Task to carry out |
Using the data below, repeat all of it precisely.

Data |
· · · · ·

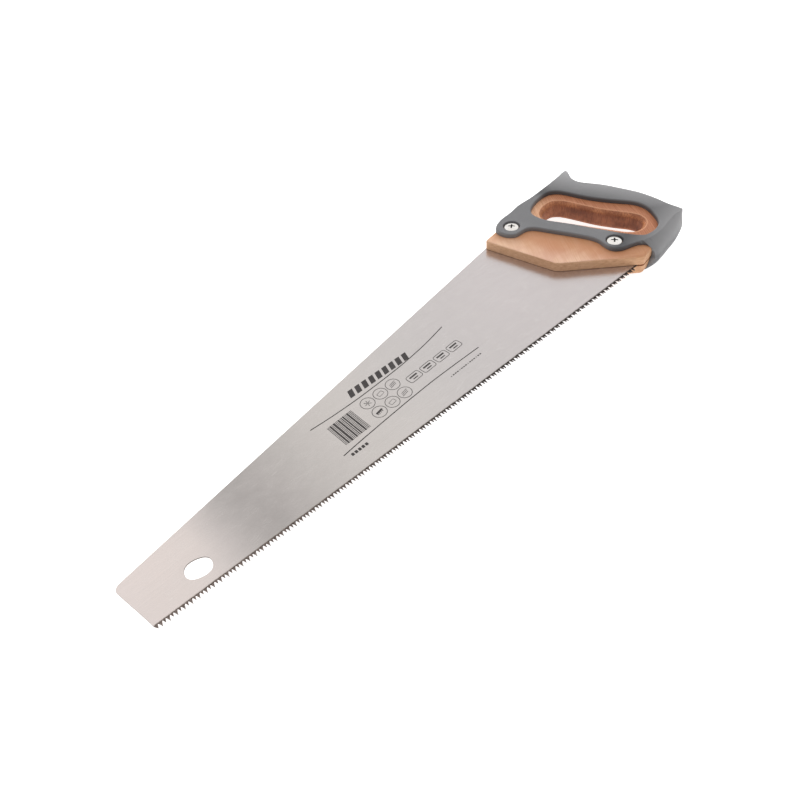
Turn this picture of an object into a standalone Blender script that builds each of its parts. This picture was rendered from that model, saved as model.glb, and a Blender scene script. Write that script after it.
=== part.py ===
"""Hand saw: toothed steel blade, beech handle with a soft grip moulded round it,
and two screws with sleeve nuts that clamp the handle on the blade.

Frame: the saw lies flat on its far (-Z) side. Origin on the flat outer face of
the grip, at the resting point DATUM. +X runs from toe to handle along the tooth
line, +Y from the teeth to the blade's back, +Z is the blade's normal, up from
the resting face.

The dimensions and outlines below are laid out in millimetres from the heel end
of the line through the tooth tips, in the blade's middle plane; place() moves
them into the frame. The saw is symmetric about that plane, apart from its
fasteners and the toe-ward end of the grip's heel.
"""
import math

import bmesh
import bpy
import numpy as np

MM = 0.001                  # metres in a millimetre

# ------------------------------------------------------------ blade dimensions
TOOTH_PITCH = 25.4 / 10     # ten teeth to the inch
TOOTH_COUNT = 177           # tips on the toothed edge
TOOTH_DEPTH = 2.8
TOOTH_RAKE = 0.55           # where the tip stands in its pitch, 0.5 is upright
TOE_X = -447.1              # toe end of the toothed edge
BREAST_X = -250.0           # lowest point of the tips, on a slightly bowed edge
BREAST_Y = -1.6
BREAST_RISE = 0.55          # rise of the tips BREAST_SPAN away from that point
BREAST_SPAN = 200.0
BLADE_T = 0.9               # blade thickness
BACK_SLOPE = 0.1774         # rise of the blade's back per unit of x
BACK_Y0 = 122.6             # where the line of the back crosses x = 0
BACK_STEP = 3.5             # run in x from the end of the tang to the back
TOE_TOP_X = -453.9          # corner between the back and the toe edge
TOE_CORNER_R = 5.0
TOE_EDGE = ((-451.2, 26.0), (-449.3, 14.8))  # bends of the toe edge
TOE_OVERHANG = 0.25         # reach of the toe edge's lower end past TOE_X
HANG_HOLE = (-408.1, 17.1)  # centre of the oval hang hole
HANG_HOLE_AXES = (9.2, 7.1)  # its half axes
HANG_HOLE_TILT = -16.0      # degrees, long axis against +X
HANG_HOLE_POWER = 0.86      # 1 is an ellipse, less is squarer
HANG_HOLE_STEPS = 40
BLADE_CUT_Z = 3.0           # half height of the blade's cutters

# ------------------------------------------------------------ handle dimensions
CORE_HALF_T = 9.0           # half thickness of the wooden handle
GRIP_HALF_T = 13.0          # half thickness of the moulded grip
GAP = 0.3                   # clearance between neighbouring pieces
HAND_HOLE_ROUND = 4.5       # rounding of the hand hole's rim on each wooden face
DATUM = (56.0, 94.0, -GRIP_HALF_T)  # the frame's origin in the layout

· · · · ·

Written response |
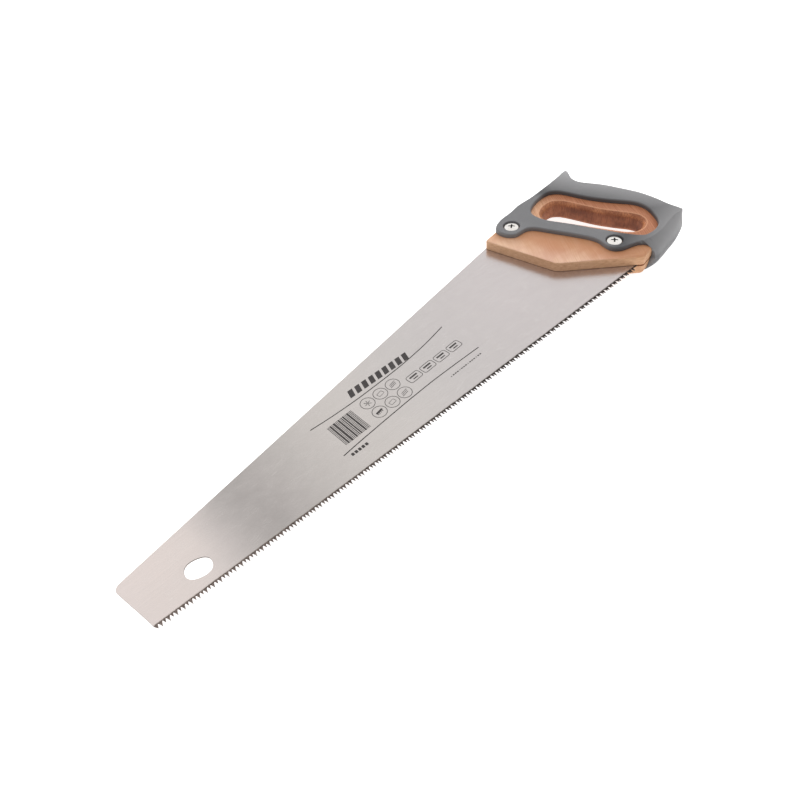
Turn this picture of an object into a standalone Blender script that builds each of its parts. This picture was rendered from that model, saved as model.glb, and a Blender scene script. Write that script after it.
=== part.py ===
"""Hand saw: toothed steel blade, beech handle with a soft grip moulded round it,
and two screws with sleeve nuts that clamp the handle on the blade.

Frame: the saw lies flat on its far (-Z) side. Origin on the flat outer face of
the grip, at the resting point DATUM. +X runs from toe to handle along the tooth
line, +Y from the teeth to the blade's back, +Z is the blade's normal, up from
the resting face.

The dimensions and outlines below are laid out in millimetres from the heel end
of the line through the tooth tips, in the blade's middle plane; place() moves
them into the frame. The saw is symmetric about that plane, apart from its
fasteners and the toe-ward end of the grip's heel.
"""
import math

import bmesh
import bpy
import numpy as np

MM = 0.001                  # metres in a millimetre

# ------------------------------------------------------------ blade dimensions
TOOTH_PITCH = 25.4 / 10     # ten teeth to the inch
TOOTH_COUNT = 177           # tips on the toothed edge
TOOTH_DEPTH = 2.8
TOOTH_RAKE = 0.55           # where the tip stands in its pitch, 0.5 is upright
TOE_X = -447.1              # toe end of the toothed edge
BREAST_X = -250.0           # lowest point of the tips, on a slightly bowed edge
BREAST_Y = -1.6
BREAST_RISE = 0.55          # rise of the tips BREAST_SPAN away from that point
BREAST_SPAN = 200.0
BLADE_T = 0.9               # blade thickness
BACK_SLOPE = 0.1774         # rise of the blade's back per unit of x
BACK_Y0 = 122.6             # where the line of the back crosses x = 0
BACK_STEP = 3.5             # run in x from the end of the tang to the back
TOE_TOP_X = -453.9          # corner between the back and the toe edge
TOE_CORNER_R = 5.0
TOE_EDGE = ((-451.2, 26.0), (-449.3, 14.8))  # bends of the toe edge
TOE_OVERHANG = 0.25         # reach of the toe edge's lower end past TOE_X
HANG_HOLE = (-408.1, 17.1)  # centre of the oval hang hole
HANG_HOLE_AXES = (9.2, 7.1)  # its half axes
HANG_HOLE_TILT = -16.0      # degrees, long axis against +X
HANG_HOLE_POWER = 0.86      # 1 is an ellipse, less is squarer
HANG_HOLE_STEPS = 40
BLADE_CUT_Z = 3.0           # half height of the blade's cutters

# ------------------------------------------------------------ handle dimensions
CORE_HALF_T = 9.0           # half thickness of the wooden handle
GRIP_HALF_T = 13.0          # half thickness of the moulded grip
GAP = 0.3                   # clearance between neighbouring pieces
HAND_HOLE_ROUND = 4.5       # rounding of the hand hole's rim on each wooden face
DATUM = (56.0, 94.0, -GRIP_HALF_T)  # the frame's origin in the layout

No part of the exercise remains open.